On Wednesday, Beruff released a 10-point proposal he says will “end government greed.” The proposal includes instituting a lifetime ban on federal lawmakers from becoming lobbyists; tying congressional pay to the percentage of votes cast or missed; and repealing automatic pay raises for members of Congress.

“Our representatives don’t represent us anymore. Politics has become an industry and our elected officials have become career politicians instead of public servants,” he said in a statement Wednesday. “The result is a government that’s too big, too corrupt and too greedy. We need to change the culture in Washington.
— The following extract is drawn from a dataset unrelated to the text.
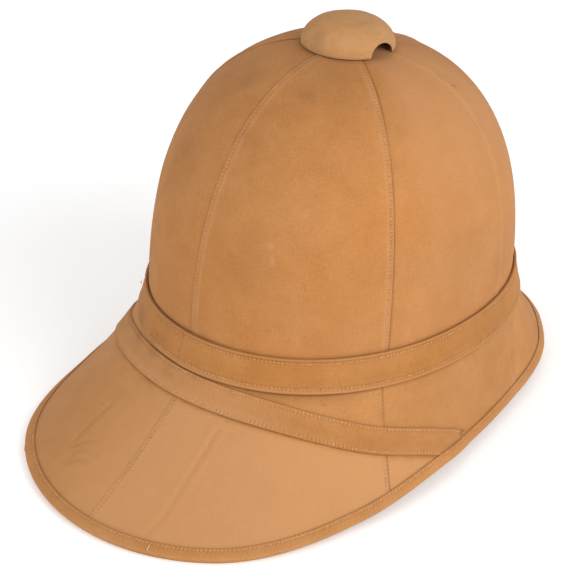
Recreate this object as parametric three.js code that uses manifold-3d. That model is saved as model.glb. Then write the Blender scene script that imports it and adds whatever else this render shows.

We need leaders who are citizen legislators and who believe in public service above all else.”

One way to reform the system, Beruff said, is by enacting term limits. In his proposal, Beruff said he believes term limits — 12 years for a member of the Senate and 8 years for a member of the House — should be in place for members of Congress.

“Our presidents are limited to two terms, and 36 states have term limits on their governors, including Florida,” states his plan. “It is crazy not to hold Congress to the same standard.”

Another part of the proposal would be to institute a policy where members of Congress, the president and the cabinet are not paid if they cannot “produce and enact a budget.”

“If Congress fails to meet the deadlines needed, its pay and travel allowances should be immediately revoked,” states the plan. “Likewise, if the president does not submit a budget by the deadline in the law, as President Obama has refused to do for seven years, then the president and members of the executive branch should have their pay withheld, and their travel allowances withheld.”

Also proposed: Reducing the federal government’s civilian workforce by 20 percent; requiring a supermajority to pass tax increases; passing a balanced budget amendment to the U.S. Constitution, and ending the practice of “catch-all’ spending bills.

“Some of these reforms may be controversial and you can bet that the political class in Washington will say that they’re extreme or unrealistic,” said Beruff in a statement. “But the people of Florida know that we need bold ideas and real change in Washington, not more of the same. Put simply, we need to bring accountability to government. These 10 steps will do that.”

Beruff faces Ron DeSantis, David Jolly, Carlos Lopez-Cantera and Todd Wilcox in the Aug. 30 Republican primary. All five men are vying to replace Marco Rubio in the U.S. Senate.